Scripts that build objects
======
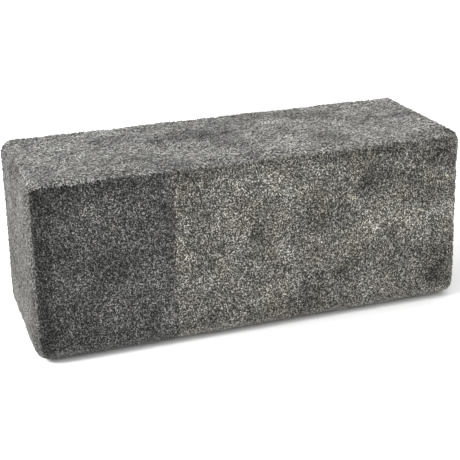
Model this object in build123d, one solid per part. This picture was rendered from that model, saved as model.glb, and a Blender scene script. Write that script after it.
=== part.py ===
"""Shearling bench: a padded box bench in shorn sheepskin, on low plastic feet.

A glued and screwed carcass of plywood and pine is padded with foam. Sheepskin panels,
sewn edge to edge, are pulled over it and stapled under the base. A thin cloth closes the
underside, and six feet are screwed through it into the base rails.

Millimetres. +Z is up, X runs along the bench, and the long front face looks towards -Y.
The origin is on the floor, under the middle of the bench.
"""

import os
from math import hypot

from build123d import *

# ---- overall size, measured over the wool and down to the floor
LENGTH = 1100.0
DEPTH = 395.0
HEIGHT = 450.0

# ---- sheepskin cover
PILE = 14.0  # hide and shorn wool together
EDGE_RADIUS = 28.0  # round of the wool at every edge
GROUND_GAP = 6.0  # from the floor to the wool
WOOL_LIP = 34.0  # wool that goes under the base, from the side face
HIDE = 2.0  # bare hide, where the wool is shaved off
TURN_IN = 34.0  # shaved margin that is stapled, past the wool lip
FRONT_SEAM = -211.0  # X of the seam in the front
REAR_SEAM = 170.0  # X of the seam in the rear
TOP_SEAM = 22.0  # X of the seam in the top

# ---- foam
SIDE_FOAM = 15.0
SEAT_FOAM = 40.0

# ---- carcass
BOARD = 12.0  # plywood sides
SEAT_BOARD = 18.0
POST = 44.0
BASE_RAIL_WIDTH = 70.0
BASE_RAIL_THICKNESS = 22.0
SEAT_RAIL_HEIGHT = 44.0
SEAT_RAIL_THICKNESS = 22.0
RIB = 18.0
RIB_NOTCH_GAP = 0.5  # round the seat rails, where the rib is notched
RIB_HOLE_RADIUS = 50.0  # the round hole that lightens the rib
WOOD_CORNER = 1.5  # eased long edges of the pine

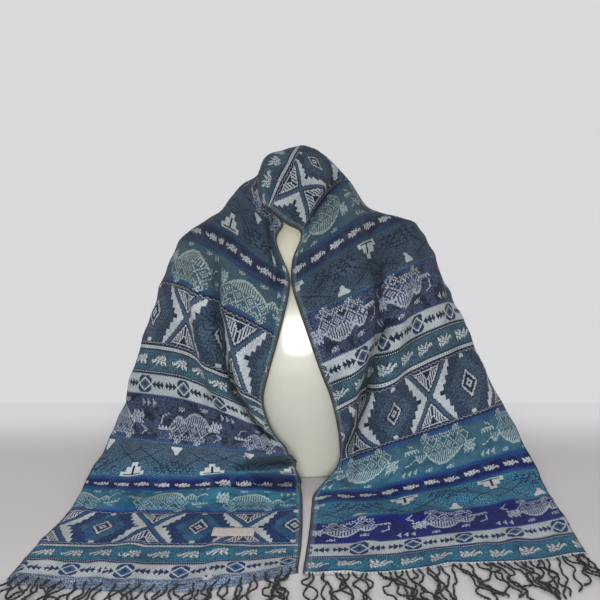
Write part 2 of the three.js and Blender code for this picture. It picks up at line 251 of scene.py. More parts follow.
======
-- Exercise objective --
Go through the data and gather every line that holds "this".

-- Written answer --
Model this object in build123d, one solid per part. This picture was rendered from that model, saved as model.glb, and a Blender scene script. Write that script after it.
Write part 2 of the three.js and Blender code for this picture. It picks up at line 251 of scene.py. More parts follow.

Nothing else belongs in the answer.